The errors assigned relate to the application of the statute of limitations. The parties and the court below, seem to have been under the impression that the case was governed by the limitations prescribed by the Revised Code. But section 2926 (R. C.) confines such limitations to causes of action accruing, and possessions commencing, on or after the 17th day of January, 1853, the day on which the Code of 1853 went into operation ; and continues in force the statutes of limitations existing at that time, in respect to causes of action accruing, and possessions commencing, prior to that time. Twenty years did not intervene between the commencement of this suit and the date of the Code, as above mentioned.
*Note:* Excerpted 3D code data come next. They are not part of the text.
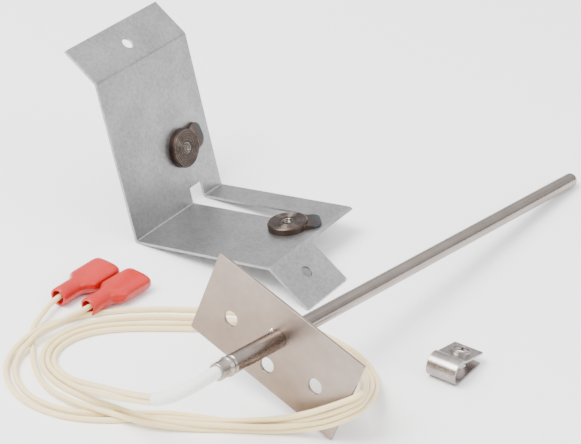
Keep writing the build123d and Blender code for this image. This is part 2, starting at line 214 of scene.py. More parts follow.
def add_node(tree, kind, inputs=(), **settings):
    """Adds a shader or geometry node; inputs are values or the sockets that feed them."""
    made = tree.nodes.new(kind)
    for key, value in settings.items():
        setattr(made, key, value)
    for key, value in dict(inputs).items():
        if isinstance(value, bpy.types.NodeSocket):
            tree.links.new(value, made.inputs[key])
        else:
            made.inputs[key].default_value = value
    return made


def group_tree(name, inputs, outputs):
    """Empty shader group with named float, vector or colour sockets."""
    kinds = {"f": "NodeSocketFloat", "v": "NodeSocketVector", "c": "NodeSocketColor"}
    tree = bpy.data.node_groups.new(name, "ShaderNodeTree")
    for socket, kind in inputs:
        tree.interface.new_socket(socket, in_out="INPUT", socket_type=kinds[kind])
    for socket, kind in outputs:
        tree.interface.new_socket(socket, in_out="OUTPUT", socket_type=kinds[kind])
    return tree, tree.nodes.new("NodeGroupInput").outputs, tree.nodes.new("NodeGroupOutput").inputs


def use_group(tree, group, inputs):
    """Places a shader group in a material and sets its inputs."""
    return add_node(tree, "ShaderNodeGroup", inputs, node_tree=group).outputs


def maths(tree, operation, *values):
    """Result of one Math node."""
    return add_node(tree, "ShaderNodeMath", dict(enumerate(values)), operation=operation).outputs[0]


def noise_mask(tree, vector, scale, detail, **more):
    """Grey mask of a noise texture."""
    settings = {"Vector": vector, "Scale": scale, "Detail": detail, **more}
    return add_node(tree, "ShaderNodeTexNoise", settings).outputs["Fac"]


def new_material(name, **constants):
    """Material with one Principled shader, whose constants are set on its own sockets."""
    material = bpy.data.materials.new(name)
    material.use_nodes = True
    tree = material.node_tree
    shader = tree.nodes["Principled BSDF"]
    for key, value in constants.items():
        shader.inputs[key.replace("_", " ")].default_value = value
    return material, tree, shader


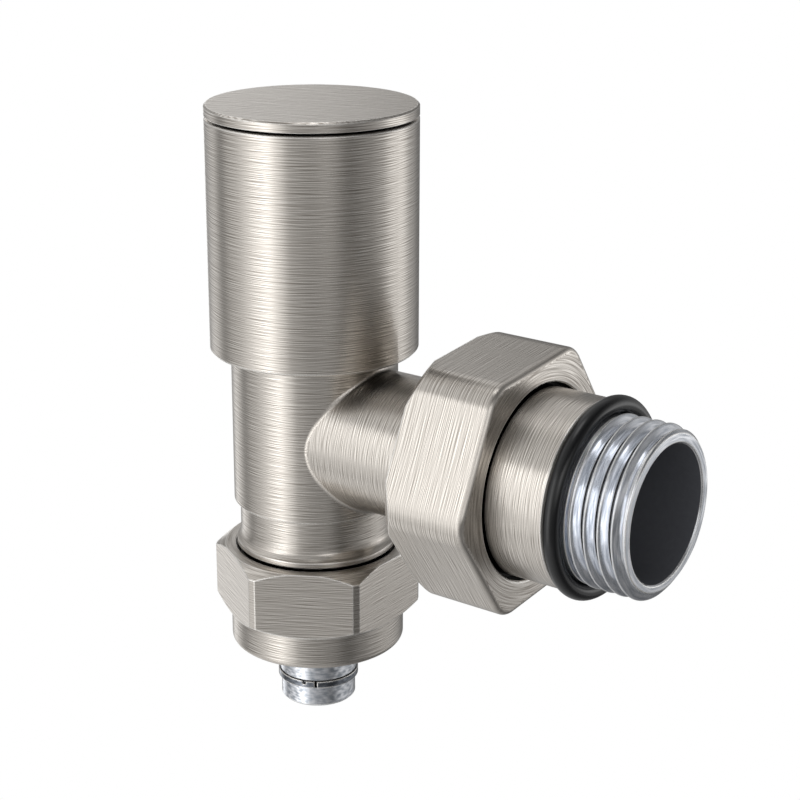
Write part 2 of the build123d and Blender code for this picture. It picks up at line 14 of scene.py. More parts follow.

But ten years did elapse, and the allowance of three years after the termination of the disability of infancy, as prescribed by section 2910 (R. C.), was applicable. For this reason, the second' charge asked by the defendant was properly refused. If the adverse possession of the defendant, or of Wyatt Day, be deemed to have commenced in 1846, or at any time prior to the 17th January, 1853, the statute of limitations of 1843 applies. Clay’s Digest, 329, § 93. And if the statute began to run against Calvin Day himself, it would not cease to run against his heirs on account of his death. Caldwell v. Thorpe, 8 Ala. 253; Br. Bank at Decatur v. Donelson, 12 Ala. 741; Lowe’s Adm’r v. Jones, 15 Ala. 545.

The judgment is reversed, and the cause remanded.